My detractors, who delight in using my name as a byword for unattractiveness, will find it hard to believe, but looking in the mirror is a pleasant experience.
I am so used to seeing a blond in the mirror that I forget that for most of my life I was very dark. Old photos are still a bit of a shock.
I shall not miss the hectoring and backbiting and the lack of generosity towards fallen foes, but I will miss the sheer clubability of parliament. If one fancies a coffee or a meal or a drink then it is always possible to find at least one person out of 646 whose company is congenial.
One of my best moments was getting a constituent out of jail in Morocco, by which of course I mean I got him released not that I sprung him.
It is a fundamental principle of democracy that citizens obey the law or incur whatever penalty applies to its breaking.
It is quite wrong that one group of people should regularly and deliberately flout the law, boast about it and get away with it.

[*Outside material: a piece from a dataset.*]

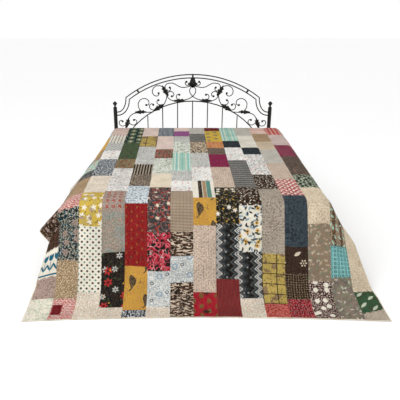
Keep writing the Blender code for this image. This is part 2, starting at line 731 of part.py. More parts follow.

I have always believed prison can be very, very good for you but not by the act of deprivation of liberty alone. There has to be more to life inside than that.
It is a huge asset to law and order that serious or persistent criminals should be taken out of the society on which they prey. It makes life safer for the law-abiding and on the whole prisons are pretty good at containing those who have been committed to them.
Unfortunately, if the man who leaves the prison gates is just as likely or - as is sometimes grievously the case - more likely to offend as he was when he entered them, then we fail not only the individual but public safety as well.
The regime in too many prisons is one of idleness, and locking up someone from such a background in idleness virtually guarantees re-offending. Instead there needs to be a full day's work every weekday in either the workshops or the education department or preferably a mixture of both.
I do not mind if a PM or leader of the opposition is single but if he or she chooses to dispense with marriage despite living with someone and having children, then I think that shows a contempt for marriage which sends an unfortunate message.